Loose Cannons, I wanted to like you, but you failed me. You completely failed me.




Stanley & Iris
(directed by Martin Ritt, 1989)



Stanley & Iris was mostly a wonderful romantic movie starring Robert De Niro as an illiterate bakery chef named Stanley who one day meets a co-worker that works back in the plant, Iris (Jane Fonda), when a purse snatcher steals her purse on a bus and they both go in pursuit of him. We later meet Iris' family, which includes her married sister (Swoosie Kurtz) and her husband, her teenage daughter (Martha Plimpton) and son, and we learn that there's a missing family member - Iris' husband died from some illness eight months earlier. Money's tight and the time is tough and here comes Robert De Niro on a bicycle, looking for sex and a reading teacher.

I thought the movie was spectacular until about the end. It did not end on the right note for me. Even though it has a happy ending, something was off. All of a sudden, Stanley can read perfectly fine enough to get a great paying job in Detroit and he leaves Iris for awhile. He begins this movie as a charming simpleton who lives and takes care of his elderly dad, rides around on a bicycle everwhere, and suddenly by the end of the movie he's got a car, a great paying job and is doing a hell of a lot better than Iris. I know part of this is aided by the discovery late in the movie that he's suddenly this incredible inventor, but boy, I almost felt like this film was a slap in the face to women. Iris goes from being a hard working, smart woman taking care of a man who is clearly lost in the world without being able to read... then suddenly she's the one lost in the world and it becomes all about Stanley finally getting a car and picking her up and telling her he's gonna take her whole family back to Detroit with him and give them a great life. Wow, this movie blatantly tells you a man will always do better than a woman.

However, something about Iris wasn't exactly perfect either. There's a scene where she leaves Stanley on the street with some directions telling him to get to someplace. He gets lost, night comes and finally he finds Iris again, who feared something terrible happened to him. He leaves angry. Of course she should have known he'd still be stupid enough to not know where to go.

The film is kind of sappy and it is in the style of other movies where some character helps another character change their life, and it's also another movie for women who, I guess, fantasize about having a dumb guy come into their life and need them and need to be taken care of by them, kind of like Mel Gibson in Tim or maybe even Forrest Gump. However, Iris doesn't really throw herself at Stanley so quickly. It's obvious that they have feelings for each other, but a romantic relationship between the two of them doesn't develop until late in the movie when they finally have sex -- which is a nightmare because she cries during it, missing her dead husband, who we learn used to give it to her good three times a week. This upsets Stanley for awhile. Stanley was always getting upset!

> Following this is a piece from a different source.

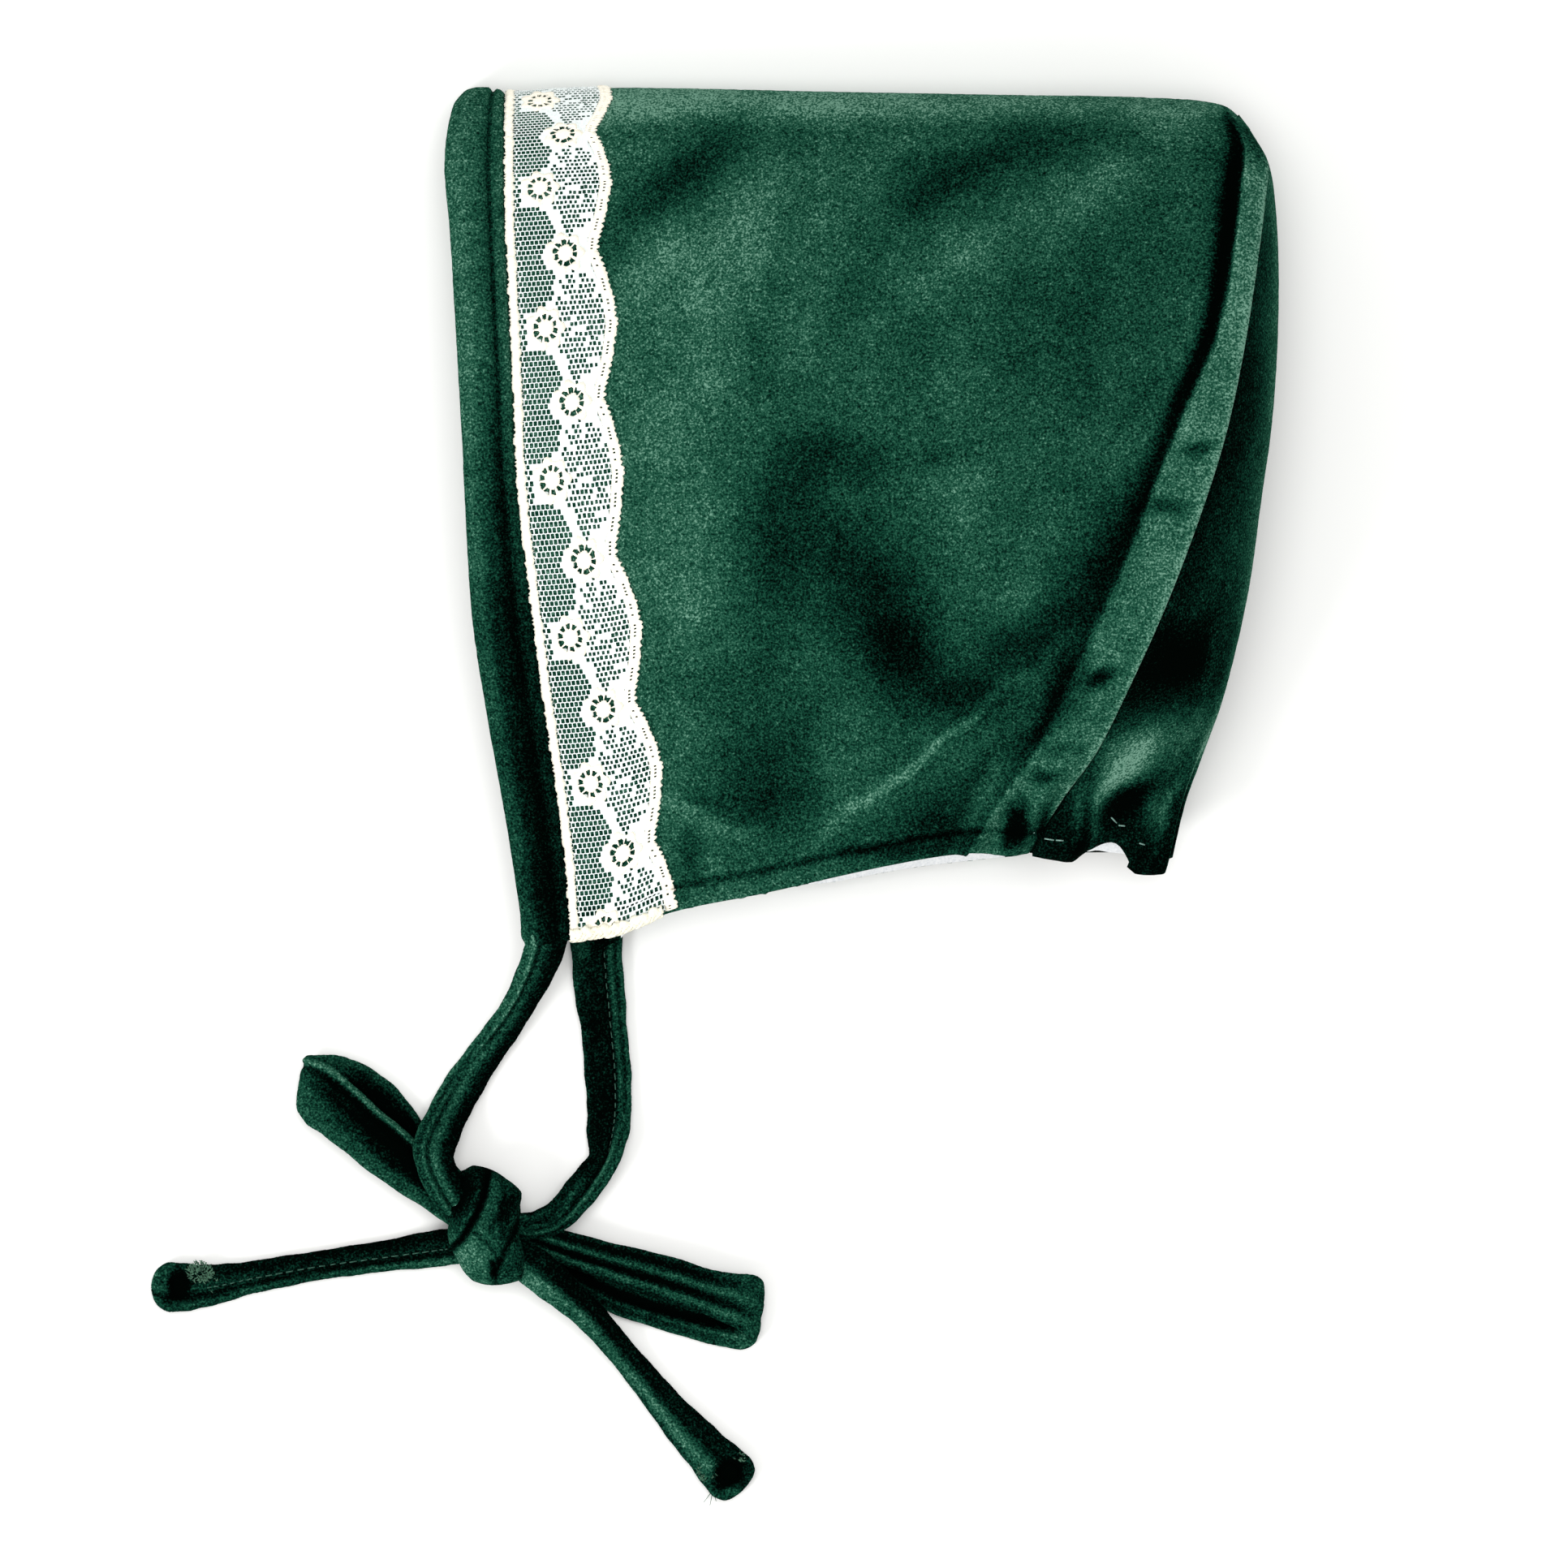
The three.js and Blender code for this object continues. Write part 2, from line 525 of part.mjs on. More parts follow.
function sideGrid() {
  const turns = Array.from({ length: 2 * ROWS_PER_LAYER + 1 }, (_, j) => j / ROWS_PER_LAYER - 1);
  const count = FRONT_COLUMNS + STRIP_COLUMN_SHARES.length;
  return Array.from({ length: count }, (_, i) =>
    turns.map((turn) => {
      const along = sideColumns(downOf(turn))[i];
      const atSeam = i === count - 1;
      const facing = atSeam ? seamFacing(turn) : sideFacing(along, turn);
      return { point: sidePoint(along, turn), facing };
    }),
  );
}

function crownGrid() {
  return Array.from({ length: CROWN_COLUMNS + 1 }, (_, m) => {
    const across = m / CROWN_COLUMNS;
    const edge = m === 0 || m === CROWN_COLUMNS;
    return Array.from({ length: ROWS_PER_LAYER + 1 }, (_, k) => {
      const turn = k / ROWS_PER_LAYER;
      const point = crownPoint(turn, clamp(across, SEAM_INSET_SHARE, 1 - SEAM_INSET_SHARE));
      point.x += edge || k < 2 ? SEAM_CLEARANCE : 0;
      if (k === 0) {
        point.y -= SEAM_CLEARANCE;
        return { point, facing: seamFacing(0) };
      }
      const seamTurn = m === 0 ? turn : -turn;
      return { point, facing: edge ? seamFacing(seamTurn) : crownLeaning(turn, across) };
    });
  });
}

// Rounded band that wraps the face edge of all layers, from one front corner over the top to the other
function roundedFlat(side) {
  const angle = (2 * Math.PI * side) / STRAP_SIDES;
  return {
    wide: Math.sign(Math.cos(angle)) * Math.abs(Math.cos(angle)) ** FLATNESS_SHARE,
    high: Math.sign(Math.sin(angle)) * Math.abs(Math.sin(angle)) ** FLATNESS_SHARE,
  };
}

function bindingRing(turn) {
  const down = downOf(turn);
  const edge = sidePoint(0, turn);
  const out = sideFacing(0, turn);
  const forward = sidePoint(-TINY_SHARE, turn).sub(sidePoint(TINY_SHARE, turn)).normalize();
  const width = PANEL_LENGTH * (bindingOver(down) - faceOver(down));
  const middle = (BINDING_PROUD - BODY_DEPTH - GAP) / 2;
  const half = (BINDING_PROUD + BODY_DEPTH + GAP) / 2;
  return Array.from({ length: STRAP_SIDES }, (_, side) => {
    const { wide, high } = roundedFlat(side);
    const across = (width * (1 - wide)) / 2;
    return edge.clone().addScaledVector(forward, across).addScaledVector(out, middle + half * high);
  });
}

function bindingBody() {
  const turns = Array.from({ length: 2 * ROWS_PER_LAYER + 1 }, (_, j) => j / ROWS_PER_LAYER - 1);
  return sweptBody(turns.map(bindingRing));
}

// Turns of the side panel at even distances along the edge of the binding
function evenTurns(step) {
  const lengths = [0];
  const turns = [-1];
  let last = sidePoint(0, -1);
  for (let i = 1; i <= EDGE_SAMPLES; i += 1) {
    const turn = (2 * i) / EDGE_SAMPLES - 1;
    const next = sidePoint(0, turn);
    turns.push(turn);
    lengths.push(lengths[i - 1] + next.distanceTo(last));
    last = next;
  }
  const foldAt = lengths[EDGE_SAMPLES / 2];
  const whole = lengths[EDGE_SAMPLES];
  const count = Math.round(whole / step);
  const turnAt = new THREE.LinearInterpolant(lengths, turns, 1);
  return Array.from({ length: count + 1 }, (_, i) => {
    const length = (whole * i) / count;
    return { turn: turnAt.evaluate(length)[0], fromFold: length - foldAt };
  });
}

// Lace band over the side panel, straight along the binding and scalloped on its other edge
function laceBody() {
  const stations = evenTurns(SCALLOP_PITCH / FACETS_PER_SCALLOP);
  const grid = LACE_SHARES.map((share) =>
    stations.map(({ turn, fromFold }) => {
      const wave = Math.abs(Math.sin((Math.PI * (fromFold - SCALLOP_START)) / SCALLOP_PITCH));
      const width = LACE_WIDTH - SCALLOP_DEPTH * (1 - wave);
      const along = (GAP + (width - GAP) * share) / panelWidth(downOf(turn));
      return { point: sidePoint(along, turn), facing: sideFacing(along, turn) };
    }),
  );
  return wallOf(grid, -GAP - LACE_WALL, -GAP);
}

// A flat sewn strap through centres, each with its roll and width, closed at both ends
function strapBody(nodes, thickness, firstRing = null) {
  const path = new THREE.CatmullRomCurve3(nodes.map((node) => node.centre), false, "centripetal");
  const spans = nodes.length - 1;
  const rings = [];
  for (let i = 0; i <= spans * 2; i += 1) {
    const share = i / (spans * 2);
    const first = Math.min(Math.floor(i / 2), spans - 1);
    const mix = i / 2 - first;
    const roll = THREE.MathUtils.degToRad(lerp(nodes[first].roll, nodes[first + 1].roll, mix));
    const width = TIE_WIDTH * lerp(nodes[first].width, nodes[first + 1].width, mix);
    const centre = path.getPoint(share);
    const ahead = path.getTangent(share);
    const level = new THREE.Vector3(-ahead.y, ahead.x, 0).normalize();
    const upright = ahead.clone().cross(level);
    const flat = level.clone().multiplyScalar(Math.cos(roll)).addScaledVector(upright, Math.sin(roll));
    const thin = upright.clone().multiplyScalar(Math.cos(roll)).addScaledVector(level, -Math.sin(roll));
    rings.push(
      Array.from({ length: STRAP_SIDES }, (_, side) => {
        const { wide, high } = roundedFlat(side);
        return centre
          .clone()
          .addScaledVector(flat, (wide * width) / 2)
          .addScaledVector(thin, (high * thickness) / 2);
      }),
    );
  }
  if (firstRing) {
    rings[0] = firstRing;
  }
  return sweptBody(rings);
}

// Middle of the binding at one turn, which is a front corner of the face opening at its two ends
function bindingEnd(turn) {
  const ring = bindingRing(turn);
  const sum = ring.reduce((total, point) => total.add(point), new THREE.Vector3());
  return sum.divideScalar(ring.length);
}

const nearCorner = bindingEnd(1);
const farCorner = bindingEnd(-1);
const knotCentre = new THREE.Vector3(
  nearCorner.x - TIE_DROP * KNOT_LEAN_SHARE,
  nearCorner.y - TIE_DROP,
  KNOT_THICKNESS / 2,
);

// A tie runs on from the end of the binding, a small gap away, because both are one strip
function runOn(turn) {
  const ring = bindingRing(turn);
  const before = bindingEnd(turn * (1 - TINY_SHARE));
  const onward = bindingEnd(turn).sub(before).normalize();
  const moved = ring.map((point) => point.addScaledVector(onward, GAP));
  return turn > 0 ? moved : [moved[0], ...moved.slice(1).reverse()];
}

function tieBody(rows, corner, turn) {
  const rest = (TIE_THICKNESS + GAP) / 2;
  const nodes = rows.map(({ down, aside, lift, climb, roll, width }) => {
    const centre = corner.clone().lerp(knotCentre, down);
    centre.x += aside * TIE_DROP;
    centre.z = rest + (corner.z - rest) * lift + (knotCentre.z - rest) * climb;
    return { centre, roll, width };
  });
  return strapBody(nodes, TIE_THICKNESS, runOn(turn));
}

function bowStrap(rows, heading, reach, thickness) {
  const nodes = rows.map(({ along, aside, rise, roll, width }) => {
    const centre = new THREE.Vector3(along * reach, aside * reach, rise * thickness);
    centre.applyAxisAngle(new THREE.Vector3(0, 0, 1), heading);
    centre.x += knotCentre.x;
    centre.y += knotCentre.y;
    return { centre, roll, width };
  });
  return strapBody(nodes, thickness);
}

// The knot: a full rounded body with wrapped bands across it
function knotBody(grown) {
  const power = (value) => Math.sign(value) * Math.abs(value) ** KNOT_SQUARENESS_SHARE;
  const corners = [];
  const point = (ring, side) => {
    const tilt = (Math.PI * ring) / KNOT_RINGS;
    const angle = (2 * Math.PI * (side % KNOT_SIDES)) / KNOT_SIDES;
    const across = Math.sin(tilt) * Math.cos(angle);
    const upward = Math.sin(tilt) * Math.sin(angle);
    const length = Math.cos(tilt);
    const wrap = KNOT_BAND_TURNS.length * length + KNOT_BAND_TURNS.across * across;
    const band = 1 + KNOT_BAND_SHARE * Math.cos(wrap) * Math.sin(tilt);
    return new THREE.Vector3(
      power(across) * band * (KNOT_WIDTH / 2 + grown),
      power(length) * (KNOT_HEIGHT / 2 + grown),
      power(upward) * (KNOT_THICKNESS / 2 + grown),
    );
  };
  for (let ring = 0; ring < KNOT_RINGS; ring += 1) {
    for (let side = 0; side < KNOT_SIDES; side += 1) {
      const a = point(ring, side);
      const b = point(ring, side + 1);
      const c = point(ring + 1, side + 1);
      const d = point(ring + 1, side);
      corners.push(a, b, c, a, c, d);
    }
  }
  const turned = new THREE.Matrix4().makeRotationZ(KNOT_TILT).setPosition(knotCentre);
  return closedBody(corners.map((corner) => corner.clone().applyMatrix4(turned)));
}

function solidOf(geometry) {
  const mesh = new wasm.Mesh({
    numProp: 3,
    vertProperties: new Float32Array(geometry.getAttribute("position").array),
    triVerts: new Uint32Array(geometry.index.array),
  });
  return new wasm.Manifold(mesh);
}

// Cuts a strap back from the knot, so that it ends at the knot's face
function cutBack(geometry) {
  const cut = solidOf(geometry).subtract(solidOf(knotBody(GAP))).getMesh();
  const body = new THREE.BufferGeometry();
  body.setAttribute("position", new THREE.BufferAttribute(new Float32Array(cut.vertProperties), 3));
  body.setIndex(Array.from(cut.triVerts));
  return body;
}

const clothOf = (color, roughness) => new THREE.MeshStandardMaterial({ color, roughness, metalness: 0 });
const velvet = clothOf(VELVET_GREEN, PILE_ROUGHNESS);
const cotton = clothOf(LINING_WHITE, COTTON_ROUGHNESS);
const lace = clothOf(LACE_CREAM, COTTON_ROUGHNESS);
const group = new THREE.Group();

function addPiece(name, geometry, material) {
  const piece = new THREE.Mesh(geometry, material);
  piece.name = name;
  group.add(piece);
}

const side = sideGrid();
const crown = crownGrid();
const crownUnderSeam = crown.map((column) => column.slice(LINING_FIRST_ROW));
const liningStart = VELVET_WALL + GAP;
const liningEnd = liningStart + LINING_WALL;
addPiece("side_panel", wallOf(side, 0, VELVET_WALL), velvet);
addPiece("side_lining", wallOf(side, liningStart, liningEnd), cotton);
addPiece("crown_panel", wallOf(crown, 0, VELVET_WALL), velvet);
addPiece("crown_lining", wallOf(crownUnderSeam, liningStart, liningEnd), cotton);
addPiece("face_binding", bindingBody(), velvet);
addPiece("lace_trim", laceBody(), lace);
addPiece("bow_knot", knotBody(0), velvet);

const leftLoop = bowStrap(LEFT_LOOP, LEFT_LOOP_HEADING, LEFT_LOOP_REACH, LOOP_THICKNESS);
const rightLoop = bowStrap(RIGHT_LOOP, RIGHT_LOOP_HEADING, RIGHT_LOOP_REACH, LOOP_THICKNESS);
const leftEnd = bowStrap(LEFT_END, LEFT_END_HEADING, LEFT_END_REACH, TIE_THICKNESS);
const rightEnd = bowStrap(RIGHT_END, RIGHT_END_HEADING, RIGHT_END_REACH, TIE_THICKNESS);
addPiece("tie_near", cutBack(tieBody(NEAR_TIE, nearCorner, 1)), velvet);
addPiece("tie_far", cutBack(tieBody(FAR_TIE, farCorner, -1)), velvet);
addPiece("bow_loop_left", cutBack(leftLoop), velvet);
addPiece("bow_loop_right", cutBack(rightLoop), velvet);
addPiece("tie_end_left", cutBack(leftEnd), velvet);
addPiece("tie_end_right", cutBack(rightEnd), velvet);

// The origin is the middle of the underside, and the under layer lies on the surface at no height
const bounds = new THREE.Box3().setFromObject(group, true);
const middle = bounds.getCenter(new THREE.Vector3());
group.position.set(-middle.x, -middle.y, 0);
group.updateMatrixWorld(true);

export default group;
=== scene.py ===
# %% [markdown]
# # A baby bonnet in green velvet
# The bonnet lies on its side, folded along the top of the head. The face opening is on the left, edged
# with a band of the same velvet and a strip of cream lace. The band runs on into two ties, and the ties
# are knotted in a bow. We first load the CAD model, because every piece has to lie where it says.

import math

import bmesh
import bpy
import numpy as np
from mathutils import Matrix, Vector


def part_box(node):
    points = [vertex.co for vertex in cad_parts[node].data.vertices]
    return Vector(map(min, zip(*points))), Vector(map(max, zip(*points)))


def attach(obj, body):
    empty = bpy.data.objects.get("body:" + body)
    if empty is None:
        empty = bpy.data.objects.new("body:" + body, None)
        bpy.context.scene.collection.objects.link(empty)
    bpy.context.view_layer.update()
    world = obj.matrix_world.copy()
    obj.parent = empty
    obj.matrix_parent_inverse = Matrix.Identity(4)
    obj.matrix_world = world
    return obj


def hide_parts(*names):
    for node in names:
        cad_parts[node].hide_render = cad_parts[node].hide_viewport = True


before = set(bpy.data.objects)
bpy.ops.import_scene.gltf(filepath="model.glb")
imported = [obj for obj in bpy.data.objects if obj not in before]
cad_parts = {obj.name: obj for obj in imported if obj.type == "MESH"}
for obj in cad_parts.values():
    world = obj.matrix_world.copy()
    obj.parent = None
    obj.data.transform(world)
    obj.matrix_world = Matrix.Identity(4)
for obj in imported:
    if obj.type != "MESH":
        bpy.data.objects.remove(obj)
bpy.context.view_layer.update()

# %% [markdown]
# ## The camera
# The photograph was taken from straight above with a long lens, so the camera stands high over the floor
# and looks down. A long lens keeps the crown, which is the highest part, from looking too large. The
# width of the picture is measured in the middle of the cloth, a little over the floor.

# %% Camera
CAMERA_HEIGHT = 4.0
PICTURE_WIDTH = 0.2995
PICTURE_MIDDLE = (0.0128, 0.0011)
MEASURED_ABOVE_FLOOR = 0.015
SENSOR_WIDTH = 36

camera_data = bpy.data.cameras.new("camera")
camera_data.sensor_width = SENSOR_WIDTH
camera_data.lens = SENSOR_WIDTH * CAMERA_HEIGHT / PICTURE_WIDTH
camera = bpy.data.objects.new("camera", camera_data)
camera.location = (*PICTURE_MIDDLE, CAMERA_HEIGHT + MEASURED_ABOVE_FLOOR)
bpy.context.scene.collection.objects.link(camera)
bpy.context.scene.camera = camera
print("Lens in mm:", round(camera_data.lens))

# %% [markdown]
# ## Light
# Velvet shows its pile by side light: a flank that faces the light is green and the one behind it is almost
# black. Most of that light and shade is painted into the velvet's colour, from a lamp at the lower left. One
# lamp stands at the lower left, a wider one hangs above the bonnet, and a white sky fills the shadows
# softly.

# %% Studio
SKY_STRENGTH = 0.75

scene = bpy.context.scene
scene.view_settings.view_transform = "Standard"
scene.view_settings.look = "None"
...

In a way, though, I thought Stanley & Iris was rather realistic, though with a big touch of dramatic elements thrown in for good measure -- the daughter unexpectedly gets pregnant, the father dies, Stanley loses his job, etc. I know I'm giving away practically the whole movie, but none of this stuff really matters. What does matter in this film is the chemistry between Robert De Niro and Jane Fonda, which was pretty good, although I think Jane Fonda is ugly and Robert De Niro deserved a more attractive co-star. Like I said, I really liked this film up until about the end, when it became just alright. I do recommend it and if you see it, let me know what you think.




will.15's Avatar
Semper Fooey
I never saw it and forgot I heard of it. My recollection it got terrible reviews.